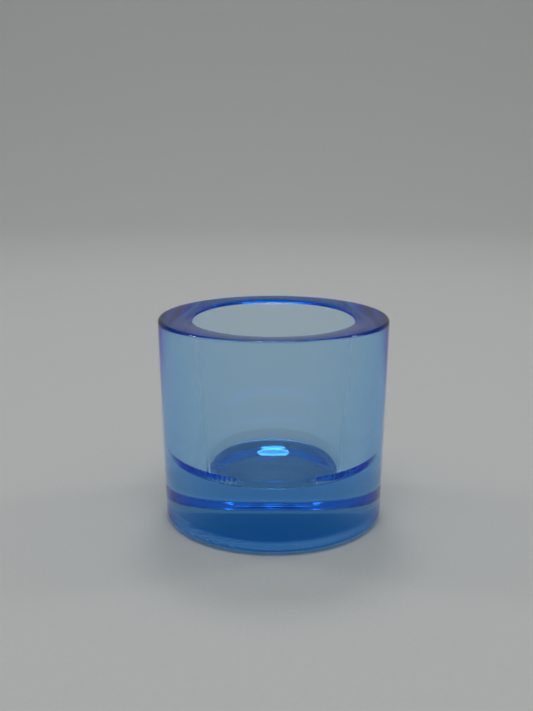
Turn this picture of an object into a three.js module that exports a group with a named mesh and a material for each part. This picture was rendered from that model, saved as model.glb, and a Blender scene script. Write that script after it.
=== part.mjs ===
// Votive candle holder: one thick-walled glass cup, pressed in a single shot.
// Millimetres, +Z up. The origin is the centre of the foot, on the surface the holder stands on.
// The whole body is one closed outline turned about the Z axis.

import { Group, LatheGeometry, Mesh, MeshStandardMaterial, Vector2 } from "three";

// Driving dimensions
const HEIGHT = 60;
const RIM_OUTER_RADIUS = 33.2;
const RIM_INNER_RADIUS = 23.2;
const BASE_RADIUS = 31.8;
const WELL_FLOOR_HEIGHT = 16.5;
const WELL_FLOOR_RADIUS = 19.2;

// The well's wall leans inwards a little, then a short shoulder that leans more leads to the flat floor.
const SHOULDER_RADIUS = 20.3;
const SHOULDER_HEIGHT = 19.4;

// The top of the rim is level near the outer edge and falls in a wide arc towards the mouth.
const RIM_CROWN_RADIUS = 48;
const RIM_CROWN_END_RADIUS = 24.4;

// Rounded edges
const LOWER_EDGE_RADIUS = 2.4;
const RIM_OUTER_EDGE_RADIUS = 1;
const RIM_INNER_EDGE_RADIUS = 1;
const SHOULDER_EDGE_RADIUS = 0.9;
const WELL_FILLET_RADIUS = 0.7;

// Shallow recess under the foot, so that the holder stands on a ring
const RECESS_DEPTH = 0.6;
const RECESS_FLAT_RADIUS = 16;
const FOOT_RING_INNER_RADIUS = 27.5;

// Look of the glass
const GLASS_COLOUR = 0x6f9fd8;
const GLASS_ROUGHNESS = 0.05;

// Fineness of the turned mesh
const TURN_SEGMENTS = 72;
const EDGE_STEPS = 5;
const RECESS_STEPS = 6;
const CROWN_STEPS = 4;

// Points of a round edge of the given radius, between two straight lines that meet at the corner.
function roundedCorner(before, corner, after, radius) {
  const towardsBefore = before.clone().sub(corner).normalize();
  const towardsAfter = after.clone().sub(corner).normalize();
  const halfAngle = Math.acos(towardsBefore.dot(towardsAfter)) / 2;
  const bisector = towardsBefore.clone().add(towardsAfter).normalize();
  const centre = corner.clone().addScaledVector(bisector, radius / Math.sin(halfAngle));
  const tangentLength = radius / Math.tan(halfAngle);
  const start = corner.clone().addScaledVector(towardsBefore, tangentLength).sub(centre);
  const end = corner.clone().addScaledVector(towardsAfter, tangentLength).sub(centre);
  const sweep = Math.atan2(start.cross(end), start.dot(end));
  const points = [];
  for (let step = 0; step <= EDGE_STEPS; step += 1) {
    const angle = start.angle() + (sweep * step) / EDGE_STEPS;
    points.push(new Vector2(radius * Math.cos(angle), radius * Math.sin(angle)).add(centre));
  }
  return points;
}

// The underside: a flat recess, then half a cosine wave down to the foot ring.
function undersideOutline() {
  const points = [new Vector2(0, RECESS_DEPTH)];
  for (let step = 0; step <= RECESS_STEPS; step += 1) {
    const share = step / RECESS_STEPS;
    const radius = RECESS_FLAT_RADIUS + (FOOT_RING_INNER_RADIUS - RECESS_FLAT_RADIUS) * share;
    points.push(new Vector2(radius, (RECESS_DEPTH * (1 + Math.cos(Math.PI * share))) / 2));
  }
  return points;
}

// A point of the rim's crown, at the given distance from the axis.
function crownPoint(radius) {
  const inwards = RIM_OUTER_RADIUS - RIM_OUTER_EDGE_RADIUS - radius;
  const fall = RIM_CROWN_RADIUS - Math.sqrt(RIM_CROWN_RADIUS ** 2 - inwards ** 2);
  return new Vector2(radius, HEIGHT - fall);
}

// The crown's points after its crest, which is the end of the rim's outer edge.
function crownOutline() {
  const crestRadius = RIM_OUTER_RADIUS - RIM_OUTER_EDGE_RADIUS;
  const points = [];
  for (let step = 1; step <= CROWN_STEPS; step += 1) {
    const share = step / CROWN_STEPS;
    points.push(crownPoint(crestRadius + (RIM_CROWN_END_RADIUS - crestRadius) * share));
  }
  return points;
}

// The closed outline, from the axis under the foot, up the outside, over the rim and down the well.
function bodyOutline() {
  const footRing = new Vector2(FOOT_RING_INNER_RADIUS, 0);
  const lowerEdge = new Vector2(BASE_RADIUS, 0);
  const rimOuter = new Vector2(RIM_OUTER_RADIUS, HEIGHT);
  const crownEnd = crownPoint(RIM_CROWN_END_RADIUS);
  const rimInner = crownPoint(RIM_INNER_RADIUS);
  const shoulder = new Vector2(SHOULDER_RADIUS, SHOULDER_HEIGHT);
  const wellCorner = new Vector2(WELL_FLOOR_RADIUS, WELL_FLOOR_HEIGHT);
  const wellCentre = new Vector2(0, WELL_FLOOR_HEIGHT);
  return [
    ...undersideOutline(),
    ...roundedCorner(footRing, lowerEdge, rimOuter, LOWER_EDGE_RADIUS),
    ...roundedCorner(lowerEdge, rimOuter, new Vector2(0, HEIGHT), RIM_OUTER_EDGE_RADIUS),
    ...crownOutline(),
    ...roundedCorner(crownEnd, rimInner, shoulder, RIM_INNER_EDGE_RADIUS),
    ...roundedCorner(rimInner, shoulder, wellCorner, SHOULDER_EDGE_RADIUS),
    ...roundedCorner(shoulder, wellCorner, wellCentre, WELL_FILLET_RADIUS),
    wellCentre,
  ];
}

function glassBody() {
  const geometry = new LatheGeometry(bodyOutline(), TURN_SEGMENTS);
  // LatheGeometry turns about Y, and the holder stands along Z.
  geometry.rotateX(Math.PI / 2);
  const glass = new MeshStandardMaterial({
    color: GLASS_COLOUR,
    roughness: GLASS_ROUGHNESS,
    metalness: 0,
  });
  const mesh = new Mesh(geometry, glass);
  mesh.name = "glass_body";
  return mesh;
}

const votiveHolder = new Group();
votiveHolder.add(glassBody());

export default votiveHolder;
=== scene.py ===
"""Thick-walled blue glass votive holder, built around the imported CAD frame.

Metres, +Z up, the same frame as the CAD. The glass is one outline turned about Z, finer than the
CAD's faceted body and with the slight unevenness of pressed glass.
"""
import math

import bmesh
import bpy
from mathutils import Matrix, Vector, noise


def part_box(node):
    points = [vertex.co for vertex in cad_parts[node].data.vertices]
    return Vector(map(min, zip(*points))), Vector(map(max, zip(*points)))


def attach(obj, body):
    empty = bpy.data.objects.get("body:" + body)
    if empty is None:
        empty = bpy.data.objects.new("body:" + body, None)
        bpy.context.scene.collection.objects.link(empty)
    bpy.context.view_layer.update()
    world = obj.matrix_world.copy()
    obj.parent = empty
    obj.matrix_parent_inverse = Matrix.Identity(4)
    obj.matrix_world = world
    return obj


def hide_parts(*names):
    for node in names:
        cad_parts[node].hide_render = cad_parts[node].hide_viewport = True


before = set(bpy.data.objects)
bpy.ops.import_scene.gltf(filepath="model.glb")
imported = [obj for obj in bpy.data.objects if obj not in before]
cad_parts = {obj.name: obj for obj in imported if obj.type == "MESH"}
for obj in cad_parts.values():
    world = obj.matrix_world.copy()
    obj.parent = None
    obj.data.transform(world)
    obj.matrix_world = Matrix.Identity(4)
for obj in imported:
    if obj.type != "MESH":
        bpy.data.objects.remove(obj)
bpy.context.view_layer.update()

MM = 0.001

# The body's height comes from its CAD node.
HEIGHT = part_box("glass_body")[1][2]

# The rest of the outline
RIM_OUTER_RADIUS = 33.2 * MM
BASE_RADIUS = 31.8 * MM
RIM_INNER_RADIUS = 23.2 * MM
WELL_FLOOR_HEIGHT = 16.5 * MM
WELL_FLOOR_RADIUS = 19.2 * MM
SHOULDER_RADIUS = 20.3 * MM
SHOULDER_HEIGHT = 19.4 * MM
RIM_CROWN_RADIUS = 48 * MM
RIM_CROWN_END_RADIUS = 24.4 * MM
LOWER_EDGE_RADIUS = 2.4 * MM
RIM_OUTER_EDGE_RADIUS = 1.0 * MM
RIM_INNER_EDGE_RADIUS = 1.0 * MM
SHOULDER_EDGE_RADIUS = 0.9 * MM
WELL_FILLET_RADIUS = 0.7 * MM
RECESS_DEPTH = 0.6 * MM
RECESS_FLAT_RADIUS = 16 * MM
FOOT_RING_INNER_RADIUS = 27.5 * MM

# Slight waves all over the well, ripples round the foot of its wall and a relief under the foot.
# Ripples and relief are strongest at the left, a little to the front. Rates are per metre.
# The ripples' middle is a height, and the relief's is a radius.
WALL_WAVE = 0.012 * MM
WALL_WAVE_RATE = 110
RIPPLE_DEPTH = 0.045 * MM
RIPPLES_PER_TURN = 90
RIPPLE_MIDDLE = 18.6 * MM
RIPPLE_REACH = 2.4 * MM
RELIEF_HEIGHT = 0.07 * MM
RELIEF_RATE = 330
RELIEF_SWIRLS = 9
RELIEF_MIDDLE = 22 * MM
RELIEF_REACH = 5.5 * MM
MARKED_SIDE = math.radians(205)
MARKED_SPREAD = math.radians(55)
LEAST_MARKED = 0.2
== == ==
▶ **STATED EXERCISE**
Looking at the data above, return every line from the one with "return mesh;" down to the one with "cad_parts[node].hide_render = cad_parts[node].hide_viewport", exactly and inclusively.

▶ **EXPECTED ANSWER**
  return mesh;
}

const votiveHolder = new Group();
votiveHolder.add(glassBody());

export default votiveHolder;
=== scene.py ===
"""Thick-walled blue glass votive holder, built around the imported CAD frame.

Metres, +Z up, the same frame as the CAD. The glass is one outline turned about Z, finer than the
CAD's faceted body and with the slight unevenness of pressed glass.
"""
import math

import bmesh
import bpy
from mathutils import Matrix, Vector, noise


def part_box(node):
    points = [vertex.co for vertex in cad_parts[node].data.vertices]
    return Vector(map(min, zip(*points))), Vector(map(max, zip(*points)))


def attach(obj, body):
    empty = bpy.data.objects.get("body:" + body)
    if empty is None:
        empty = bpy.data.objects.new("body:" + body, None)
        bpy.context.scene.collection.objects.link(empty)
    bpy.context.view_layer.update()
    world = obj.matrix_world.copy()
    obj.parent = empty
    obj.matrix_parent_inverse = Matrix.Identity(4)
    obj.matrix_world = world
    return obj


def hide_parts(*names):
    for node in names:
        cad_parts[node].hide_render = cad_parts[node].hide_viewport = True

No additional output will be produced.